Así había comenzado su vida encarnada de Niño Jesús. Consideremos el alma gloriosa y el Santo Cuerpo que había tomado, adorándolos profundamente. Admiramos en primer lugar el alma de este Divino Niño, consideremos en ella la plenitud de su gracia santificadora, la de su ciencia beatífica y por la cual, desde el primer momento de su vida vio la divina Esencia más claramente que todos los ángeles y leyó lo pasado y lo porvenir con todos sus arcanos y conocimientos. No supo nunca por adquisición voluntaria nada que no supiese por infusión desde el primer momento de su ser, pero Él adoptó todas las enfermedades de nuestra naturaleza a que dignamente podía someterse aún cuando no fuesen necesarias para la grande obra que debía cumplir. Pidámosle que sus divinas facultades suplan la debilidad de las nuestras y les de una nueva energía; que su memoria nos enseñe a recordar sus beneficios; su entendimiento en Él a no hacer sino su voluntad, lo que Él quiera en su servicio.
Del alma del Niño Jesús, pasemos ahora a su cuerpo que era un mundo de maravillas, una obra maestra de la mano de Dios.
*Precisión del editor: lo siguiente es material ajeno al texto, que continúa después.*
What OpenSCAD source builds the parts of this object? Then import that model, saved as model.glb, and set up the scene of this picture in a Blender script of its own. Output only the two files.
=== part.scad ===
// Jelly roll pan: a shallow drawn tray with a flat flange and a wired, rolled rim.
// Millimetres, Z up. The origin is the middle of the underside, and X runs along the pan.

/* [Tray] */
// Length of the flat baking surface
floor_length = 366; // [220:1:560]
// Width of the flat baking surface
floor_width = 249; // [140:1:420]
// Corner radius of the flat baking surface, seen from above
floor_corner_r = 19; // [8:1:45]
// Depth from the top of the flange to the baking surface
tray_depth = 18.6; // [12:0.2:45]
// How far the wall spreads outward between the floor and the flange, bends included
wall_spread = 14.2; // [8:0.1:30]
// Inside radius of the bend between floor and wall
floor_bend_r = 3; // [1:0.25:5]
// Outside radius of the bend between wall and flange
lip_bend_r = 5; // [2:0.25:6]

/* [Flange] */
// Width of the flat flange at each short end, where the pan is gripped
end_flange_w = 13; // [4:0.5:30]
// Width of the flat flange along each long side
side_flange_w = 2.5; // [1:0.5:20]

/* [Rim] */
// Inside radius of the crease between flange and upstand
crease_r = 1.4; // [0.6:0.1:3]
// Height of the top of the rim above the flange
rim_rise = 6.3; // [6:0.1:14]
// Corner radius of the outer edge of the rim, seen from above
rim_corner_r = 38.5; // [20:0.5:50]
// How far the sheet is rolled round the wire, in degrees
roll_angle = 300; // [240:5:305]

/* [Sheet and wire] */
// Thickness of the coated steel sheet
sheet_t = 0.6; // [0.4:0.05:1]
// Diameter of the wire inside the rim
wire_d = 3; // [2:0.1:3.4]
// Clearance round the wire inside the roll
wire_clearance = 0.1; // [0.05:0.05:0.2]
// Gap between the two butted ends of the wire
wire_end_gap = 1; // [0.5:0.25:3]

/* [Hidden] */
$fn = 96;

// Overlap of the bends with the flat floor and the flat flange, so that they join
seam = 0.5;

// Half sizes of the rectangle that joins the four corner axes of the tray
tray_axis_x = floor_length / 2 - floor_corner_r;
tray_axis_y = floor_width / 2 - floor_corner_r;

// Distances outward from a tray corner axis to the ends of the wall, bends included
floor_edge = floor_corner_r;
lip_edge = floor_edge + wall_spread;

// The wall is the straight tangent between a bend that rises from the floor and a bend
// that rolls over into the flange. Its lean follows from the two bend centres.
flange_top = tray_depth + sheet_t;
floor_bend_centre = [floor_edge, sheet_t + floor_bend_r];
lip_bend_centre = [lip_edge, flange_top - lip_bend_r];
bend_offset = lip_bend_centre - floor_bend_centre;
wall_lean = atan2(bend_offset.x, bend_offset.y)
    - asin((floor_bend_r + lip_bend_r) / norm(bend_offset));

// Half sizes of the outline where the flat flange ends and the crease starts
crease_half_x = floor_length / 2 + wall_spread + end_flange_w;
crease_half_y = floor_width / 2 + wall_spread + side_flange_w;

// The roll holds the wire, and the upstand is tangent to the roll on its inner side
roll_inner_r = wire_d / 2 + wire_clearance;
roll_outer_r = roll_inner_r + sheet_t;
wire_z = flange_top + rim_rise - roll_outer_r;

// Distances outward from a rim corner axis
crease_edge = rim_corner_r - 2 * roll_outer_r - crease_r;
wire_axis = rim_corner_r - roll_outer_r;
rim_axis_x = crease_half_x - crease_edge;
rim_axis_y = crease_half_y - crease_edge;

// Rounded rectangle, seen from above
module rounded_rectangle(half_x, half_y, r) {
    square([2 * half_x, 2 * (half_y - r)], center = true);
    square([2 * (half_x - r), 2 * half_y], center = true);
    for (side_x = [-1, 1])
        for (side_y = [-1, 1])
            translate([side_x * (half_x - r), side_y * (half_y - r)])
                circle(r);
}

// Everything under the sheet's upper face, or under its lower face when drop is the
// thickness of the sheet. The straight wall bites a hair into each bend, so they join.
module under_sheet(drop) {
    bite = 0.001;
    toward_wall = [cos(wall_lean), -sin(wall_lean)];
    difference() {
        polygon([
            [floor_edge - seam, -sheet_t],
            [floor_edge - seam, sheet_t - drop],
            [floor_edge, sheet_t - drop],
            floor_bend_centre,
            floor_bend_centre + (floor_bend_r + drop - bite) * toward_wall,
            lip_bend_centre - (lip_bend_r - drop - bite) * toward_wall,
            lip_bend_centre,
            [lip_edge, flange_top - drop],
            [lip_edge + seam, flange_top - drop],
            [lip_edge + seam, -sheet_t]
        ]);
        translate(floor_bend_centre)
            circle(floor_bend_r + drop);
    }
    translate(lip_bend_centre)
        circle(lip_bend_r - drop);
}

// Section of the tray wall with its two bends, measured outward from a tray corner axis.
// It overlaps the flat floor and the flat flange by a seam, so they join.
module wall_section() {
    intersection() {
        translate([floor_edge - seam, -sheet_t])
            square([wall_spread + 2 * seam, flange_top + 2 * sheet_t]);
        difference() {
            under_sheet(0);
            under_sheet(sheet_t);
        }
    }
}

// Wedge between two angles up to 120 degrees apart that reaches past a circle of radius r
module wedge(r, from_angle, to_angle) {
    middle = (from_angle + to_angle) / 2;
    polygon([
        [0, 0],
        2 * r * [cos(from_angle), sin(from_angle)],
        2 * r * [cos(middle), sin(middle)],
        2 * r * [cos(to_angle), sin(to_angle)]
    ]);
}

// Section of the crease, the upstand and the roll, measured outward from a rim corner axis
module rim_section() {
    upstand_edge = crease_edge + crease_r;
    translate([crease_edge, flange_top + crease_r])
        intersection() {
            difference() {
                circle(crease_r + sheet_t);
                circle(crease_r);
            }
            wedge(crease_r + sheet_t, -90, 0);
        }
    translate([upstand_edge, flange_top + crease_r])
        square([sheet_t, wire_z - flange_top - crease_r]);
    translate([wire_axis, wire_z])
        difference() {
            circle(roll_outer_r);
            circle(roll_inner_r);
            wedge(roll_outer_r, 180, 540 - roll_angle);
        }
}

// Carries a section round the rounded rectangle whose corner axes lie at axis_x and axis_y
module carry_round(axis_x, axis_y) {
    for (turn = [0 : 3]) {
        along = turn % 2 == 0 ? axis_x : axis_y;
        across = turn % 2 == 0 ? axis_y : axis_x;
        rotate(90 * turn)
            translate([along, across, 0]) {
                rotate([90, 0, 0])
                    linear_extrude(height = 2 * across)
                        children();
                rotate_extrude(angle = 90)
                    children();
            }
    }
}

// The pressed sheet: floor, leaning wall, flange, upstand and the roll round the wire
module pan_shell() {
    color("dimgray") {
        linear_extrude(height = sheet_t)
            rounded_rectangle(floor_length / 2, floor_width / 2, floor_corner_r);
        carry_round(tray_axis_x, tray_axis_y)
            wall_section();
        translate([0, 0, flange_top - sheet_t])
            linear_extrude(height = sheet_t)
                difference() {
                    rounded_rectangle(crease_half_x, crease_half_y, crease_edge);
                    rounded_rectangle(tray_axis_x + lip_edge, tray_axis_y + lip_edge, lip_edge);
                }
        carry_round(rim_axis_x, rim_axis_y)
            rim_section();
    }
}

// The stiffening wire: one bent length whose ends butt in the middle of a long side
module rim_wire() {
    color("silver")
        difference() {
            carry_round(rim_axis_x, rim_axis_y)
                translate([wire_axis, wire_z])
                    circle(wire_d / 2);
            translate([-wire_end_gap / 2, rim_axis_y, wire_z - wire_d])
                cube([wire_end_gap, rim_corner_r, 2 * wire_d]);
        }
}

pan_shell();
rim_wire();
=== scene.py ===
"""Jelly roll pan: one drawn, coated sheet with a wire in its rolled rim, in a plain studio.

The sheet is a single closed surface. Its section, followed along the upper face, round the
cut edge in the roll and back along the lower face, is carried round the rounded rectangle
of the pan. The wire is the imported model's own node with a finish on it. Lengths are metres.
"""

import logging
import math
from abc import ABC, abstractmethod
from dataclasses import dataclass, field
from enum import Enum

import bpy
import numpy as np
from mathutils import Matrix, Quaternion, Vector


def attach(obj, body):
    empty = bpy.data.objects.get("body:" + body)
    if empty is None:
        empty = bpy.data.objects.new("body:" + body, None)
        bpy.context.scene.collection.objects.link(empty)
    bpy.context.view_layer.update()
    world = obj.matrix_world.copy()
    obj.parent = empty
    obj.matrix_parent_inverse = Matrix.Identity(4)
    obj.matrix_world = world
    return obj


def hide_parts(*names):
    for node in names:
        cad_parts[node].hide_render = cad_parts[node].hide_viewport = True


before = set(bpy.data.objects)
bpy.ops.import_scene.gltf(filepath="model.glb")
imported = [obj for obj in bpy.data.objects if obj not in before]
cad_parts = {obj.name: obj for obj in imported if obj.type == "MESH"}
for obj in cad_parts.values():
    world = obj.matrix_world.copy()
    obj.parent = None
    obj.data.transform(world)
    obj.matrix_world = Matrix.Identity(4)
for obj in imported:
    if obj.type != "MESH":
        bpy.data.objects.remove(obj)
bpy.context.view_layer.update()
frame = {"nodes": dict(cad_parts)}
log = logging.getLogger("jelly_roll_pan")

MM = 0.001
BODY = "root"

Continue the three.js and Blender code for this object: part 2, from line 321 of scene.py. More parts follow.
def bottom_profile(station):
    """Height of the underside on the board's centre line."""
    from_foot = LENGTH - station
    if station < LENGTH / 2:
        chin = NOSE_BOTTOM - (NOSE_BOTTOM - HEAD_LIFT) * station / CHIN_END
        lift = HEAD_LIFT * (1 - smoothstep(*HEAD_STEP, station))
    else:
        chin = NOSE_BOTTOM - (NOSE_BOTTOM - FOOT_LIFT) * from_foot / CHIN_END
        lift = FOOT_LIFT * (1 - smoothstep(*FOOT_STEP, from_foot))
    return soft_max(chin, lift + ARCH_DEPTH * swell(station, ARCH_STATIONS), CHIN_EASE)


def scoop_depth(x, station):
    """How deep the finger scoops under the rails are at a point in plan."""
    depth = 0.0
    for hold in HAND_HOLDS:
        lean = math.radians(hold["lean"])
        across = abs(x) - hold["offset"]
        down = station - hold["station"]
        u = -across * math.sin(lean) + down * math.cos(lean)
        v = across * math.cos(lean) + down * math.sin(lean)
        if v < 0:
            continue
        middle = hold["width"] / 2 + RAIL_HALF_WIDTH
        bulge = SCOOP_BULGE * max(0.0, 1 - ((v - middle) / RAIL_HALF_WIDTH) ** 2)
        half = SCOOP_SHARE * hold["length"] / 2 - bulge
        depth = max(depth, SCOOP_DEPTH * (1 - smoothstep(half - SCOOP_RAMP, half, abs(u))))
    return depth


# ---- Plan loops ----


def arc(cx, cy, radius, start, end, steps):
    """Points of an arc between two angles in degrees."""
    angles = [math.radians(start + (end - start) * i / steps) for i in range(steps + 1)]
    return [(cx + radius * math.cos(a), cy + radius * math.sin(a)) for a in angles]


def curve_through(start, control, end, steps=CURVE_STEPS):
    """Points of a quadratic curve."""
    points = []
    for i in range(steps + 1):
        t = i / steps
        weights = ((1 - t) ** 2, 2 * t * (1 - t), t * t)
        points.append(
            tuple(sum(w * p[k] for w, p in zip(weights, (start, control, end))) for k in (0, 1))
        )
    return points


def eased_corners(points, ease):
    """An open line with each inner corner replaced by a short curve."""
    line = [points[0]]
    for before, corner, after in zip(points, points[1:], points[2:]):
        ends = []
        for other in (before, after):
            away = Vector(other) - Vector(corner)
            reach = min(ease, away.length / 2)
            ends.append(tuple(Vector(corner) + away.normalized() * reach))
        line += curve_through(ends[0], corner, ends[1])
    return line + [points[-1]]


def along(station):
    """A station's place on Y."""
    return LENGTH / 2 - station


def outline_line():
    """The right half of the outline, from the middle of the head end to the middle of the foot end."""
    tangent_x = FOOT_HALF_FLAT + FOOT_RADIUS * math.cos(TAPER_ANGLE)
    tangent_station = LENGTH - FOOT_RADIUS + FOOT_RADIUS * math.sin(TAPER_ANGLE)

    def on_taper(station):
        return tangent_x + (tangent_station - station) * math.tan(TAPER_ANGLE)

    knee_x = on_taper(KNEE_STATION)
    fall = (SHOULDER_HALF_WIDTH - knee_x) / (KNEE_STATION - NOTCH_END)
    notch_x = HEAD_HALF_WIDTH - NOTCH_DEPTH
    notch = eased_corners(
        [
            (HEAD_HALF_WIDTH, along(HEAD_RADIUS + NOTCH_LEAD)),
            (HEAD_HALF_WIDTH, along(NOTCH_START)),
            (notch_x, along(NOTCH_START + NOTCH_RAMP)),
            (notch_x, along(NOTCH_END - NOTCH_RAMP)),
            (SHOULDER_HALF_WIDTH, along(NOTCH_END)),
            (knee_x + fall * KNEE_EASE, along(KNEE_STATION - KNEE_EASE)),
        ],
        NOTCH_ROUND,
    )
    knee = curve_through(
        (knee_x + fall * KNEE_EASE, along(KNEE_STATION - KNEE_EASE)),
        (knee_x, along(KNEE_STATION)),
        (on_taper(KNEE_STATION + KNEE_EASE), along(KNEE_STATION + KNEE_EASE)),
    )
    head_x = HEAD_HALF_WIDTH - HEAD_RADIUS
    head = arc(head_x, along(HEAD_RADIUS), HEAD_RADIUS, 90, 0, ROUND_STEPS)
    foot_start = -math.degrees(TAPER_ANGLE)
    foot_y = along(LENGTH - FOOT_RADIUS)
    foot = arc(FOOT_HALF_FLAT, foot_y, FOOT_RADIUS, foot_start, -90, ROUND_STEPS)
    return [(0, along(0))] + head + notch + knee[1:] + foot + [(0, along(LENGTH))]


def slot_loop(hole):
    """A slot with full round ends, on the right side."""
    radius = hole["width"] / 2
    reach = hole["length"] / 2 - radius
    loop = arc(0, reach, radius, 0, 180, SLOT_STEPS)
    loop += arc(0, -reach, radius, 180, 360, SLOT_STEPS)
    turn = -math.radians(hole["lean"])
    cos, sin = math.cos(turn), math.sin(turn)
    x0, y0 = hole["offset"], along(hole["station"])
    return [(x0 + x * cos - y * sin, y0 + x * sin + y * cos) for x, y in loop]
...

No era, como el nuestro, una traba para su alma, era por el contrario, un nuevo elemento de santidad, quiso que fuese pequeño y débil como el de todos los niños y sujeto a todas las incomodidades de la infancia, para asemejarse más a nosotros y participar de nuestras humillaciones.
El Espíritu Santo formó ese cuerpecito con tal delicadeza y tal capacidad de sentir, que pudiera sufrir hasta el exceso para cumplir la grande obra de nuestra Redención. La belleza de ese cuerpo del Divino Niño fue superior a cuanto se ha imaginado jamás; y la sangre que por sus venas empezó a circular, es la que lava todas las manchas del mundo culpable. Pidámosle que lave las nuestras en el Sacramento de la Penitencia, para que el día de su dichosa Navidad nos encuentre purificados, perdonados y dispuestos a recibirle con amor y provecho espiritual.